Named the Grimes Classroom block, the building takes reference from Bishop John Grimes who, in the early 1900s played a significant role in St Bede’s development.

Designed by Christchurch architectural practice Wilkie + Bruce Architects, construction of the two-storey building was awarded to Christchurch commercial building specialists Farrell Construction Ltd through a competitive tender process.

Project manager for Farrell Construction, Andrew Poutney, says that the project commenced in January 2018 and the company has strived to have all construction work completed for the start of the school year.

Sited on the ground of the old tennis court and behind the school’s squash courts, the building’s footprint covers 400sqm and, with the upper level, provides 800sqm of contemporary teaching space designed to cater for an increased role and expected future growth.

“The ground floor incorporates a food technology kitchen and teaching space, storerooms, toilets, plant room, an office and meeting room,” says Andrew.

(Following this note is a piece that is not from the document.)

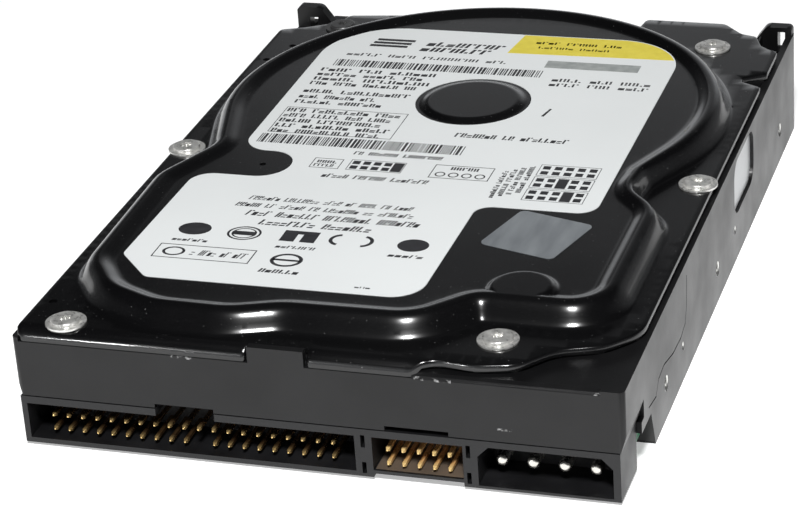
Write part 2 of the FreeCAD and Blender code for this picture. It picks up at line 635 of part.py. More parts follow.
def stator_core():
    """Laminated stator with nine teeth."""
    teeth = 9
    pieces = [ring(SPINDLE, 6.2, 4.2, 5.0, 7.6)]
    for index in range(teeth):
        angle = 360.0 * index / teeth
        stem = box(SPINDLE[0] + 5.8, SPINDLE[0] + 9.4, SPINDLE[1] - 0.7, SPINDLE[1] + 0.7, 5.0, 7.6)
        tip = sector(SPINDLE, 9.2, 10.2, -15.0, 15.0, 5.0, 7.6)
        pieces += [turned(stem, SPINDLE, angle), turned(tip, SPINDLE, angle)]
    return fuse(pieces)


def stator_coils():
    """Nine copper windings, one round each tooth."""
    coils = []
    for index in range(9):
        outer = box(SPINDLE[0] + 6.6, SPINDLE[0] + 9.0, SPINDLE[1] - 1.5, SPINDLE[1] + 1.5, 4.5, 8.1)
        inner = box(SPINDLE[0] + 6.0, SPINDLE[0] + 9.4, SPINDLE[1] - 0.7, SPINDLE[1] + 0.7, 5.0, 7.6)
        coils.append(turned(outer.cut(inner), SPINDLE, 360.0 * index / 9))
    return coils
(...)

“The upper level is focused on the arts with photography and design rooms, separate senior and junior arts rooms, print and spray booth, another office and storage space.”

The location of the new building required thrust bore holes to be drilled underground, stemming a conduit mainly for power and sewer services from an existing building to the new site.

“There’s always a risk with thrust boring because you never know what you’re going to strike when you’re drilling underground.”

Construction of the building is comprised of a gravel raft foundation on piles, with precast concrete panels that also carry load, and a steel structure for the roof.

Andrew explains that TIMS (threaded metric) inserts were cast into the concrete panels to provide fixing points enabling the steel structural members to be bolted directly to the concrete structure.

With a tolerance of only a millimetre, precision construction is paramount and a 3D model of the steel and concrete structure was developed, complemented with design co-ordination meetings between the steel designers, concrete pre-fabricators and Farrell Construction. “The moment of truth when steel meets concrete is breathtaking.

“It’s pieces of Mecanno with the Meccano made in four different factories, so you have to hope the design co-ordination has worked out with a high level of accuracy. “We had to make a few minor adjustments on site but it was pretty accurate.”